**What this task involves**. Output the data below in full, byte for byte. Nothing may differ.

----

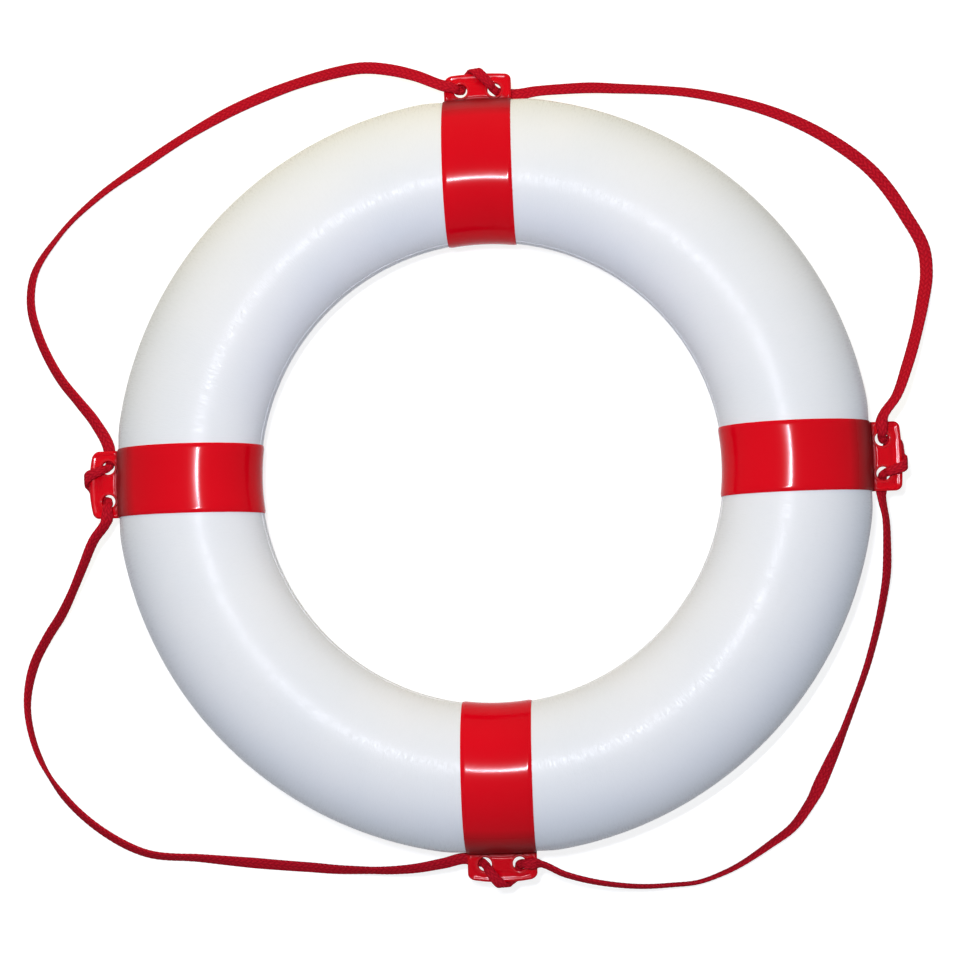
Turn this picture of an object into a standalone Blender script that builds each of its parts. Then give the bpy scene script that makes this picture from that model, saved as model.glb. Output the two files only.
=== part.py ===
# Life ring: a foam-filled ring moulded in two halves, four plastic bands whose
# ends make tabs with eyelets, and a grab line laced through the tabs.
#
# Metres, +Z up. The ring lies on its back: +Z is the ring's axis and points out
# of its front. +Y points at the top band and +X at the right one. The origin is
# on the floor, under the middle of the ring, which stands on its four bands.

from math import asin, atan2, cos, pi, radians, sin

import bmesh
import bpy
import numpy as np
from mathutils import Matrix, Vector

# Clearances
GAP = 0.0003
SLIT = 0.0003

# Ring
RING_OUTER_DIAMETER = 0.720
RING_INNER_DIAMETER = 0.440
TUBE_THICKNESS = 0.104
SHELL_WALL = 0.0025
SEAM_CHAMFER = 0.0009
SEAM_LIP = 0.004

# Plugs in the back of the ring
FILLER_PLUG_DIAMETER = 0.028
VENT_PLUG_DIAMETER = 0.014
PLUG_PROUD = 0.0007
PLUG_EDGE = 0.0005
FILLER_PLUG_BEARING = radians(135)
VENT_PLUG_BEARING = radians(-45)

# Bands and their tabs
BAND_WIDTH = 0.065
BAND_THICKNESS = 0.0012
BAND_PULL_IN = 0.0035
PULL_IN_FALLOFF = 1.5
TAB_LENGTH = 0.027
TAB_CORNER_RADIUS = 0.006

# Eyelets
EYELET_BORE = 0.0128
EYELET_BARREL_WALL = 0.001
EYELET_FLANGE_DIAMETER = 0.0185
EYELET_FLANGE_THICKNESS = 0.001
EYELET_BORE_CHAMFER = 0.001
EYELET_SIDE_MARGIN = 0.01625
EYELET_SETBACK = 0.010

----

**Completed task**.
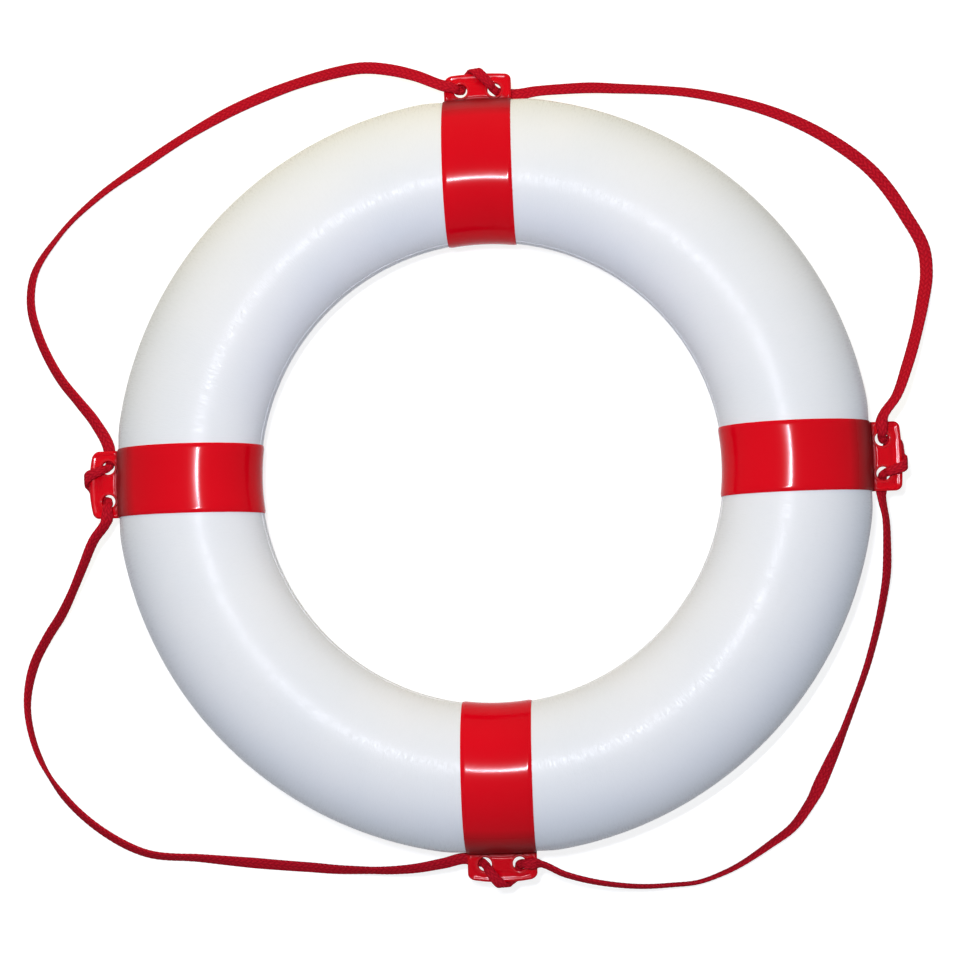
Turn this picture of an object into a standalone Blender script that builds each of its parts. Then give the bpy scene script that makes this picture from that model, saved as model.glb. Output the two files only.
=== part.py ===
# Life ring: a foam-filled ring moulded in two halves, four plastic bands whose
# ends make tabs with eyelets, and a grab line laced through the tabs.
#
# Metres, +Z up. The ring lies on its back: +Z is the ring's axis and points out
# of its front. +Y points at the top band and +X at the right one. The origin is
# on the floor, under the middle of the ring, which stands on its four bands.

from math import asin, atan2, cos, pi, radians, sin

import bmesh
import bpy
import numpy as np
from mathutils import Matrix, Vector

# Clearances
GAP = 0.0003
SLIT = 0.0003

# Ring
RING_OUTER_DIAMETER = 0.720
RING_INNER_DIAMETER = 0.440
TUBE_THICKNESS = 0.104
SHELL_WALL = 0.0025
SEAM_CHAMFER = 0.0009
SEAM_LIP = 0.004

# Plugs in the back of the ring
FILLER_PLUG_DIAMETER = 0.028
VENT_PLUG_DIAMETER = 0.014
PLUG_PROUD = 0.0007
PLUG_EDGE = 0.0005
FILLER_PLUG_BEARING = radians(135)
VENT_PLUG_BEARING = radians(-45)

# Bands and their tabs
BAND_WIDTH = 0.065
BAND_THICKNESS = 0.0012
BAND_PULL_IN = 0.0035
PULL_IN_FALLOFF = 1.5
TAB_LENGTH = 0.027
TAB_CORNER_RADIUS = 0.006

# Eyelets
EYELET_BORE = 0.0128
EYELET_BARREL_WALL = 0.001
EYELET_FLANGE_DIAMETER = 0.0185
EYELET_FLANGE_THICKNESS = 0.001
EYELET_BORE_CHAMFER = 0.001
EYELET_SIDE_MARGIN = 0.01625
EYELET_SETBACK = 0.010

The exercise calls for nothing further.